三、原告は、前記小切手五通を昭和四五年九月八日支払人に呈示したが、支払人は小切手金の支払を拒絶するとともに、右各小切手に同日付支払拒絶宣言を付した。

四、前記手形四通については、同目録記載の裏書譲渡がなされ、各満期に支払場所に呈示されたが、支払拒絶となった。

五、原告は、現に右小切手五通及び手形四通を所持している。

六、原告は本件小切手を取得するのに当り、猫沖の地位に鑑み、同組合の小切手振出につき猫沖が代表者の記名捺印を代行する権限を有するものと信じていた。
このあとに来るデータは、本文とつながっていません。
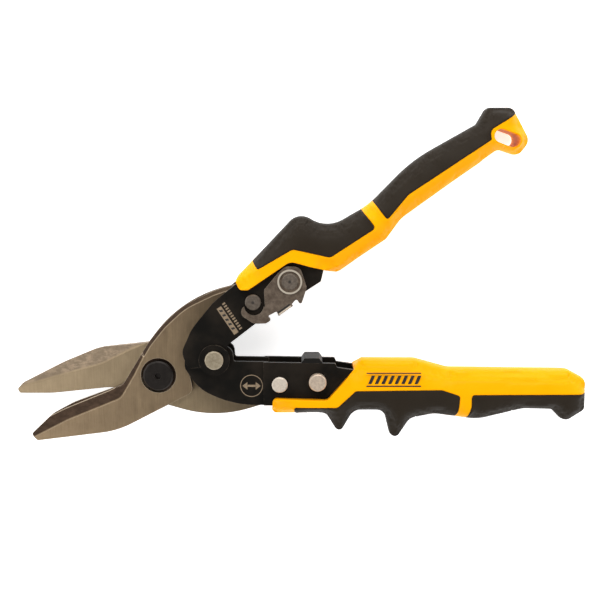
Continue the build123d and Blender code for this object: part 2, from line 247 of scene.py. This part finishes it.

七、同組合は右各小切手及び各手形につき、振出人として支払の責任を負うものであり、組合員たる被告等は、合同して、右各小切手金計一〇万円及びこれに対する呈示の後である昭和四五年一〇月五日以降完済まで年六分の割合による金員、ならびに右各手形金計八〇万円及びこれに対する満期の翌日たる同年九月八日以降完済まで前同割合による金員の各支払義務を負うものである。

と述べ、被告の主張に対し「同組合が中小企業等協同組合法に基き設立された協同組合であることは認める。」と答えた。

被告訴訟代理人は、答弁として

一、原告主張の請求原因第一ないし六項の各事実は認める。

二、本件小切手及び手形の振出名義人たる訴外福岡砂採取販売協同組合は中小企業等協同組合法に基き設立された協同組合であり、同法第一〇条四項の規定に照らし、同組合の行為につき組合員たる被告等は直接に責任を負うものではない。
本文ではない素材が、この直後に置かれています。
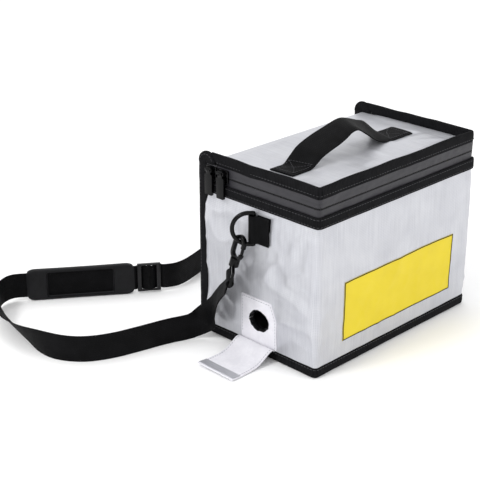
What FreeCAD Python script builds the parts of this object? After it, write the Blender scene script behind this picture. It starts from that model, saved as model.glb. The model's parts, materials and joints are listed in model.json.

三、また、本件手形、小切手は猫沖が自己の利益を図るため振出したものであるから、同組合の責任に属しないものである。

と述べた。

証拠〈省略〉。

理由

一、原告主張の請求原因第一ないし六項の各事実及び本件各手形、小切手の振出名義人たる訴外福岡砂採取販売協同組合が中小企業等協同組合法に基き設立された協同組合であることは、当事者間に争いがない。
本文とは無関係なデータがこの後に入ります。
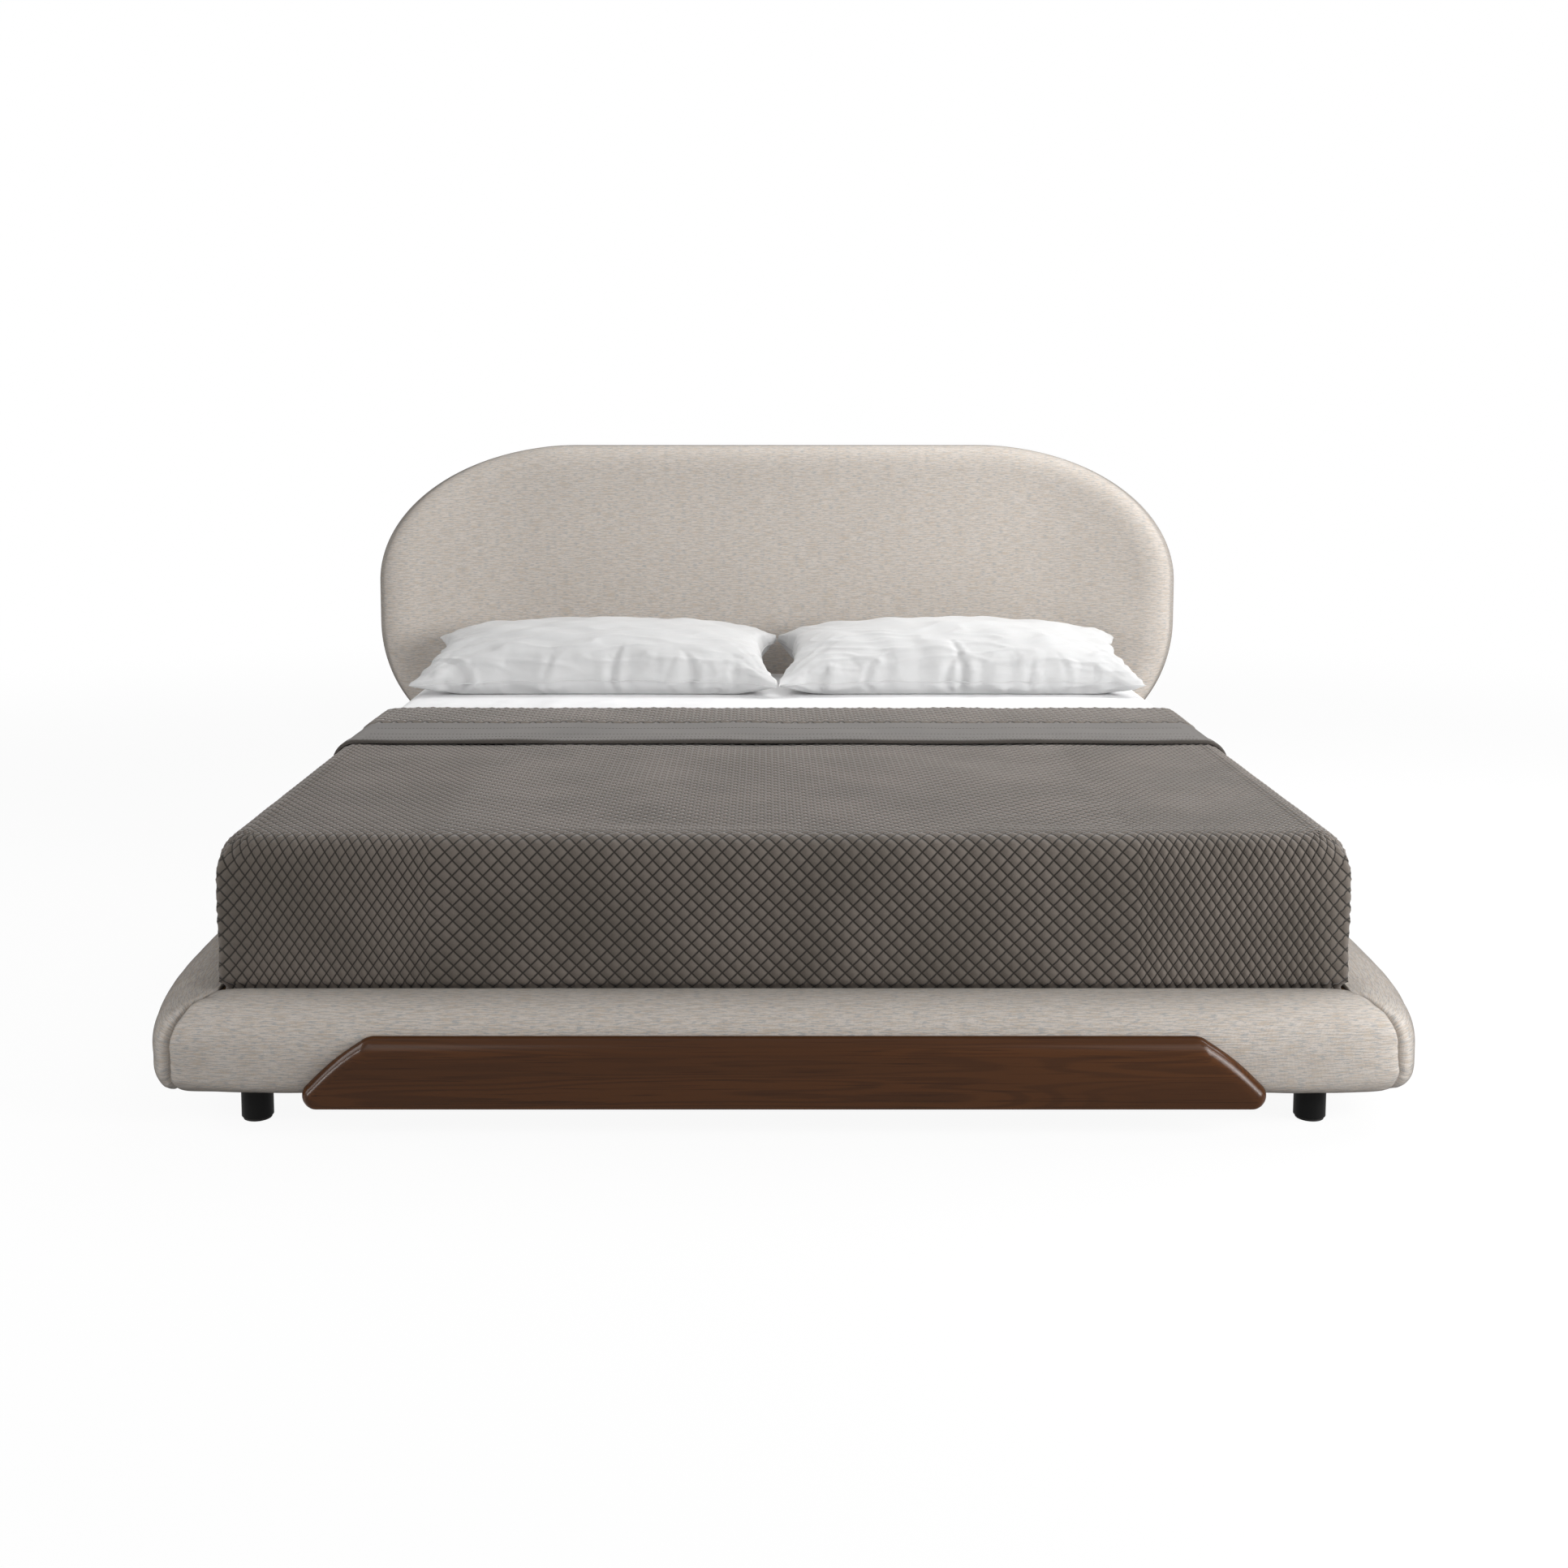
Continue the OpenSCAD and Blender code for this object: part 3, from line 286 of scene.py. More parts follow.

二、当事者間に争いのない右請求原因事実により直ちに同組合が振出人としての責任を負うものとなすべきか否かの点は措き、原告の本訴請求は、同組合の組合員たる被告等が、同組合の債務につき、組合員たることの効果として直ちに弁済の責任を負うことを前提とするものであるから、この点につき判断する。もとより、中小企業等協同組合法に基き設立された組合は、その構成員たる個々の組合員とは別個の権利義務の主体として、法人格を有する社団法人であることは同法の規定により明らかであるが、社団法人の個々の構成員は、その法人の債権者に対する関係において、特に法律に規定ある場合を除き、当該法人の債務につき直接に弁済の責任を負うものではないと解すべきところ、中小企業等協同組合法は、その第一〇条四項において「組合員の責任は、その出資額を限度とする。」旨規定し、第一五条において出資の払込を完了しなければ組合員たり得ない趣旨を明らかにしていること、その他、構成員たる組合員の責任に関連する規定の趣旨において、商法第二〇〇条等同法における株式会社の株主に関する規定と軌を一にしており、商法における合名会社の社員、合資会社の無限責任社員及び有限責任社員の対外的責任に関する如き法人の債権者に対し構成員をして直接弁済の責に任ぜしめる規定は存しないから、中小企業等協同組合法は、組合員の責任につき、これを株式会社における株主と同様いわゆる有限責任とし、組合に対する債権者の債権を担保する財産として、組合員の履行した出資により組合に保持されるに至った組合の財産のみをもってその引き当てとなすべく限定したものと解すべく、組合員たることを根拠として直ちに組合の債務につき弁済の責任あるものとなすことはできない。

三、そうすると、原告の本訴各請求は、すでにその前提を欠くものであり、理由がないことは明らかであるから、これを失当として棄却すべく、これと判断を異にし本訴各請求を理由ありとして認容した本件手形小切手判決を取消すべきものとし、民訴法八九条に則り、主文のとおり判決する。